Com muita graça, Lopes Graça diz: Sempre que as duas bandas se encontravam, tínhamos a música desafinada. Festa ou romaria abrilhantada por ambas elas desandavam em heróica e homérica refrega, da qual saíam os trombones amachucados, as flautas rachadas, os bombos estoirados, à força de serem utilizados como armas agressivas ou pararem os golpes do adversário. (...) Aquilo era mesmo como as actuais e por vezes sangrentas lutas entre “benfiquistas” e sportinguistas”...(!) É o compositor português com mais obras gravadas em disco. É vasta a obra composicional que o músico escreveu, grande parte está produzida em suportes fonográficos editados por empresas nacionais e internacionais. 

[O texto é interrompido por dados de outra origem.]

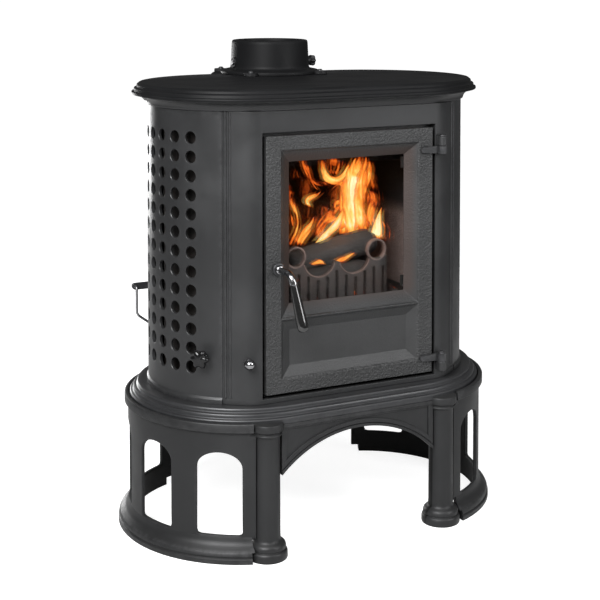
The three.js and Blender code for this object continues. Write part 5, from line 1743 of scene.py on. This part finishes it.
COLUMN = (
    Tongue(-38, 1.0, 21, 17, 0.65, ((61, 406), (62, 450), (36, 485), (58, 536))),
    Tongue(-42, 0.75, 11, 10, 0.7, ((68, 410), (60, 450), (54, 480), (64, 530))),
    Tongue(-35, 0.85, 10, 8, 0.6, ((46, 412), (38, 445), (52, 470), (44, 510))),
    Tongue(-54, 1.15, 10, 5, 0.4, ((87, 402), (88, 420), (88, 438), (93, 452))),
    Tongue(-44, 0.5, 8, 7, 0.6, ((84, 420), (74, 445), (90, 470), (68, 482))),
    Tongue(-35, 0.42, 3, 5, 0.4, ((71, 526), (76, 512), (76, 490), (72, 476))),
)
LICKS = (
    Tongue(-35, 0.55, 7, 5, 0.4, ((38, 418), (32, 450), (50, 525), (6, 472))),
    Tongue(-50, 0.95, 2, 6, 0.6, ((-14, 396), (-10, 415), (25, 415), (29, 456))),
    Tongue(-36, 0.34, 6, 8, 0.4, ((0, 406), (8, 440), (25, 440), (32, 462))),
    Tongue(-46, 0.55, 2, 4, 0.75, ((-54, 404), (-28, 440), (-52, 450), (-68, 512))),
    Tongue(-48, 0.7, 3, 7, 0.4, ((-42, 402), (-36, 422), (-22, 424), (-16, 448))),
    Tongue(-40, 0.3, 2, 2, 0.4, ((-45, 431), (-48, 438), (-50, 446), (-52, 452))),
    Tongue(-35, 0.42, 2, 2, 0.5, ((-31, 530), (-24, 505), (-20, 490), (-8, 483))),
    Tongue(-35, 0.62, 1, 4, 0.5, ((-18, 456), (-36, 478), (-10, 466), (-2, 484))),
    Tongue(-35, 0.8, 2, 5, 0.5, ((-5, 530), (-6, 482), (46, 486), (38, 528))),
    Tongue(-35, 0.3, 8, 8, 0.4, ((18, 530), (16, 520), (16, 508), (16, 496))),
    Tongue(-35, 0.28, 3, 6, 0.6, ((-38, 532), (-30, 508), (-10, 494), (8, 488))),
    Tongue(-35, 0.24, 5, 5, 0.5, ((113, 387), (121, 405), (116, 420), (104, 428))),
    Tongue(-35, 0.5, 1, 4, 0.5, ((27, 448), (13, 464), (38, 468), (35, 448))),
    Tongue(-80, 0.6, 1, 3, 0.35, ((6, 378), (16, 380), (26, 384), (40, 391))),
    Tongue(-84, 0.55, 1, 3, 0.65, ((-34, 379), (-26, 382), (-20, 386), (-12, 379))),
)
VEILS = (
    Tongue(-35, 0.05, 30, 34, 0.6, ((20, 410), (4, 450), (-8, 490), (2, 542))),
    Tongue(-35, 0.04, 22, 20, 0.6, ((-22, 410), (-34, 450), (-42, 490), (-44, 540))),
    Tongue(-35, 0.11, 20, 18, 0.5, ((86, 400), (82, 430), (74, 480), (64, 534))),
)


@dataclass
class Fire:
    """Logs, embers and flames behind the glass."""

    shop: Workshop
    floor: float = 322.3
    seed: int = 7
    coals: int = 90
    bed_half: float = 120.0
    lean: float = 0.2
    across: int = 17
    along: int = 48

    def dress(self) -> None:
        """Builds the whole fire."""
        self.dice = random.Random(self.seed)
        self._log("log_front", "burnt_wood", Vector((-78, -74, 350)), Vector((66, -70, 356)), 22)
        self._log("log_upper", "wood", Vector((-66, -60, 376)), Vector((85, -48, 401)), 19.5)
        self._log("log_rear", "burnt_wood", Vector((-70, -14, 352)), Vector((92, -26, 356)), 23)
        self._embers()
        self._flames()

    def _log(self, name: str, finish: str, start: Vector, end: Vector, radius: float) -> None:
        """Builds one charred log."""
        along = (end - start).normalized()
        across = along.cross(Vector((0, 0, 1))).normalized()
        other = along.cross(across)
        waves = [(self.dice.uniform(0, 6.3), self.dice.uniform(0, 6.3)) for _ in range(5)]
        rows = []
        for k in range(41):
            t = k / 40
            spot = start.lerp(end, t)
            taper = 1 - 0.3 * abs(2 * t - 1) ** 14
            ring = []
            for a in smooth_steps(0.0, math.tau, 49)[:-1]:
                bark = sum(math.sin((n + 2) * a + p + 3 * t * math.sin(q)) * 0.014
                           for n, (p, q) in enumerate(waves))
                bark += 0.012 * math.sin(17 * a + 9 * t)
                size = radius * taper * (1 + bark)
                ring.append(tuple(spot + size * (across * math.cos(a) + other * math.sin(a))))
            rows.append(ring)
        draft = Draft()
        draft.solid(rows)
        draft.build(name, self.shop[finish], "stove", Slot.BRICK, crease=60.0)

    def _bed_height(self, x: float, y: float) -> float:
        """Height of the lumpy ember bed, which runs out towards its edges."""
        edge = min(1.0, (self.bed_half - abs(x)) / 18, (y + 86) / 10, (50 - y) / 10)
        lump = math.sin(x * 0.31 + 2 * math.sin(y * 0.2)) * math.cos(y * 0.37 + x * 0.11)
        return self.floor + max(0.0, edge) * (13 + 5 * lump)

    def _embers(self) -> None:
        """Builds the ember bed and its loose coals."""
        bed = Draft()
        bed.skin([[(x, y, self._bed_height(x, y)) for x in smooth_steps(-self.bed_half, self.bed_half, 62)]
                  for y in smooth_steps(-84, 48, 34)], around=False)
        bed.build("ember_bed", self.shop["embers"], "stove", Slot.BRICK, crease=80.0)
        coals = Draft()
        roll = self.dice.uniform
        for _ in range(self.coals):
            x, y = roll(-112, 112), roll(-76, 42)
            size = roll(4.5, 9.5)
            foot = Vector((x, y, self.floor + roll(8, 17)))
            way = Vector((roll(-1, 1), roll(-1, 1), roll(-0.4, 1)))
            shape = [(size * roll(0.5, 0.7), 0), (size * roll(0.85, 1), size * 0.5),
                     (size * roll(0.8, 1), size), (size * roll(0.4, 0.6), size * 1.5)]
            coals.turned([(0, 0), *shape, (0, size * 1.6)], foot, way, 7)
        coals.build("loose_coals", self.shop["embers"], "stove", Slot.BRICK, crease=20.0)

    def _flames(self) -> None:
        """Builds every ribbon of flame as one open mesh with its two maps."""
        draft = Draft()
        marks: list[tuple[Plan, Plan]] = []
        tongues = (*COLUMN, *LICKS, *VEILS)
        for number, tongue in enumerate(tongues):
            draft.skin(self._ribbon(tongue, number, marks), around=False)
        mesh = bpy.data.meshes.new("flames")
        mesh.from_pydata([in_frame(point) for point in draft.points], [], draft.faces)
        for layer, name in enumerate(("heat", "flow")):
            values = mesh.uv_layers.new(name=name)
            for corner in mesh.loops:
                values.uv[corner.index].vector = marks[corner.vertex_index][layer]
        mesh.materials.append(self.shop["flame"])
        mesh.shade_smooth()
        piece = put_in_scene("flames", mesh)
        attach(piece, "stove")
        LOG.info("flames: %d ribbons, %d faces", len(tongues), len(draft.faces))

    def _ribbon(self, tongue: Tongue, number: int, marks: list[tuple[Plan, Plan]]) -> list[list[Point]]:
        """Shapes one ribbon.

        Args:
            tongue: The ribbon's sizes.
            number: Its place among the ribbons, which shifts its waves and its streaks.
            marks: The maps' values, to which each of its points adds its own.
        Returns:
            Its rows of points, from the foot to the tip.
        """
        path = [tongue.at(k / self.along) for k in range(self.along + 1)]
        rows = []
        run = 0.0
        for k, (spot, wide) in enumerate(path):
            before, after = path[max(k - 1, 0)][0], path[min(k + 1, self.along)][0]
            way = (after - before).normalized()
            side = Vector((way.y, 0, -way.x))
            run += (spot - before).length
            t = k / self.along
            ends = min(1.0, t * 7) * min(1.0, (1 - t) * 3.5) ** 0.5
            row = []
            for s in smooth_steps(-1, 1, self.across):
                wave = 1.5 * math.sin(1.7 * number + 0.06 * run + 1.5 * s)
                depth = tongue.depth - self.lean * (spot.y - 400) + wave
                row.append(tuple(Vector((spot.x, depth, spot.y)) + side * (s * 1.25 * wide)))
                core = tongue.heat * (1 - s * s) ** 0.7 * ends if abs(s) < 1 else 0.0
                marks.append(((core, t), (s * wide * 0.1 + 3.1 * number, run * 0.1 + 5.3 * number)))
            rows.append(row)
        return rows


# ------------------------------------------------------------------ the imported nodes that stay
NODE_FINISHES: dict[str, tuple[str, float]] = {
    "flue_box": ("body", 1.0), "damper_spindle": ("steel", 0.3), "damper_plate": ("inside", 0.5),
    "door_glass": ("glass", 0.0), "door_seal": ("rope", 1.2), "hinge_strap_upper": ("small", 0.7),
    "hinge_strap_lower": ("small", 0.7), "hinge_pin_upper": ("dark_steel", 0.3),
    "hinge_pin_lower": ("dark_steel", 0.3), "latch_cam": ("steel", 0.4), "fire_wall_right": ("inside", 0.0),
    "fire_wall_left": ("inside", 0.0), "hearth_floor": ("inside", 0.8), "grate": ("inside", 0.6),
    "brick_left": ("board", 1.2), "brick_right": ("board", 1.2),
    "brick_back": ("board", 1.2), "baffle": ("board", 1.2), "ash_pan": ("dark_steel", 0.5),
    "air_spindle": ("steel", 0.3), "air_disc": ("inside", 0.4), "riddling_rod": ("steel", 0.4),
    "riddling_arm": ("inside", 0.5), "riddling_rake": ("inside", 0.5), "hanger_bracket": ("small", 0.6),
}
CLIPS = [f"glass_clip_{side}_{end}" for side in ("left", "right") for end in ("low", "high")]


def dress_nodes(shop: Workshop) -> None:
    """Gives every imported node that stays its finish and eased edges."""
    finishes = NODE_FINISHES | {name: ("inside", 0.4) for name in CLIPS}
    for name, (finish, rounding) in finishes.items():
        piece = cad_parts[name]
        for slot in piece.material_slots:
            slot.material = shop[finish]
        if rounding > 0:
            ease_edges(piece, rounding, 34.0, harden=False)
        LOG.info("%s keeps its packed form", name)


# ------------------------------------------------------------------ studio
@dataclass(frozen=True)
class Softbox:
    """One soft studio light."""

    name: str
    place: Point
    size: float
    power: float


@dataclass
class Studio:
    """Pale floor, soft light and the camera."""

    shop: Workshop
    eye: Point = (-899.63, -1812.66, 796.37)
    yaw: float = 26.081
    pitch: float = 2.622
    lens: float = 80.914
    lowered: float = -0.4356
    surround: float = 0.12
    backdrop: float = 1.05
    reach: float = 1.7
    aim: Point = (0.0, 0.0, 0.35)
    boxes: tuple[Softbox, ...] = (
        Softbox("key_light", (-1.42, -1.25, 1.6), 1.1, 94.0),
        Softbox("front_light", (0.2, -1.5, 1.9), 0.9, 10.0),
        Softbox("fill_light", (1.3, -2.0, 1.2), 1.0, 31.0),
        Softbox("rear_light", (-0.3, 2.2, 0.36), 0.6, 16.0))
    glow: Point = (20.0, -60.0, 420.0)
    glow_power: float = 0.1
    glow_colour: Colour = (1.0, 0.36, 0.12)

    def dress(self) -> None:
        """Builds the studio."""
        self._floor()
        self._world()
        for box in self.boxes:
            self._light(box)
        self._glow()
        self._camera()

    def _floor(self) -> None:
        """Lays the floor."""
        mesh = bpy.data.meshes.new("studio_floor")
        edge = circle(self.reach, 96)
        mesh.from_pydata([(x, y, 0) for x, y in edge], [], [tuple(range(len(edge)))])
        mesh.materials.append(self.shop["floor"])
        put_in_scene("studio_floor", mesh)

    def _world(self) -> None:
        """Sets the white backdrop and the dimmer surround that lights the stove."""
        world = bpy.data.worlds.new("studio")
        world.use_nodes = True
        w = Wiring(world.node_tree)
        shades = []
        for strength in (self.surround, self.backdrop):
            shade = w.add("ShaderNodeBackground")
            w.feed(shade, "Color", (1, 1, 1, 1))
            w.feed(shade, "Strength", strength)
            shades.append(shade.outputs[0])
        blend = w.add("ShaderNodeMixShader")
        w.feed(blend, 0, w.add("ShaderNodeLightPath").outputs["Is Camera Ray"])
        w.feed(blend, 1, shades[0])
        w.feed(blend, 2, shades[1])
        w.feed(world.node_tree.nodes["World Output"], "Surface", blend.outputs[0])
        bpy.context.scene.world = world
        bpy.context.scene.view_settings.view_transform = "Standard"

    def _light(self, box: Softbox) -> None:
        """Hangs one soft light that looks at the stove."""
        lamp = bpy.data.lights.new(box.name, "AREA")
        lamp.size = box.size
        lamp.energy = box.power
        holder = put_in_scene(box.name, lamp)
        holder.location = box.place
        holder.rotation_euler = (Vector(self.aim) - Vector(box.place)).to_track_quat("-Z", "Y").to_euler()

    def _glow(self) -> None:
        """Puts the fire's own light in the chamber."""
        lamp = bpy.data.lights.new("fire_glow", "POINT")
        lamp.energy = self.glow_power
        lamp.color = self.glow_colour
        lamp.shadow_soft_size = 0.04
        holder = put_in_scene("fire_glow", lamp)
        holder.location = in_frame(self.glow)
        holder.visible_camera = False
        holder.visible_transmission = False

    def _camera(self) -> None:
        """Stands the camera where the photograph was taken from."""
        lens = bpy.data.cameras.new("view")
        lens.lens = self.lens
        lens.sensor_width = 36.0
        lens.shift_y = self.lowered
        lens.clip_end = 100.0
        holder = put_in_scene("view", lens)
        holder.location = in_frame(self.eye)
        yaw, pitch = math.radians(self.yaw), math.radians(self.pitch)
        ahead = Vector((math.sin(yaw) * math.cos(pitch), math.cos(yaw) * math.cos(pitch), -math.sin(pitch)))
        holder.rotation_euler = ahead.to_track_quat("-Z", "Y").to_euler()
        bpy.context.scene.camera = holder


def main() -> None:
    """Builds the stove's looks in order."""
    logging.basicConfig(level=logging.INFO, format="%(message)s")
    shop = Workshop()
    for part in (Stand, BasePlate, Body, Crown, Flue, Door, Handle, Controls, LogGuard, Fire, Studio):
        part(shop).dress()
        LOG.info("%s done", part.__name__)
    dress_nodes(shop)


if __name__ == "__main__":
    main()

Contudo um melómano, músico amador, Romeu Pinto da Silva, alto quadro da Direcção-Geral das Artes, Secretaria de Estado da Cultura, imbuído de grande perseverança em proteger o património musical nacional, com a criação da Discoteca Básica Nacional, proporcionou a Lopes Graça a gravação de muitas das suas obras orquestrais e de câmara, nas últimas décadas do século XX,  que de outro modo certamente hoje não teríamos o ensejo de escutar. Na minha condição de músico e produtor musical tive oportunidade de ter colaborado em muitas dessas gravações.Um acontecimento me surpreendeu, em trabalho de gravação de obras para canto e piano, com Lopes Graça a meu lado na sala de controle e colaborador lírico, recentemente chegado de Itália, na sala onde se procedia a captação do som com o pianista acompanhante. Depois de ter observado que por vezes o tal intérprete não respeitava algumas das notas escritas na partitura, o compositor e cantor travaram-se de razões, altamente excitados, que só não chegaram a vias de facto por intervenção do produtor e a gravação chegou ao fim sem nunca ter visto a luz do dia. Conheci o Graça temperamental!

Foi uma vivência muito estimulante pela aprendizagem, pelo conhecimento, pela amizade que mantivemos até final dos seus dias, Novembro de 1994. Paz à sua alma.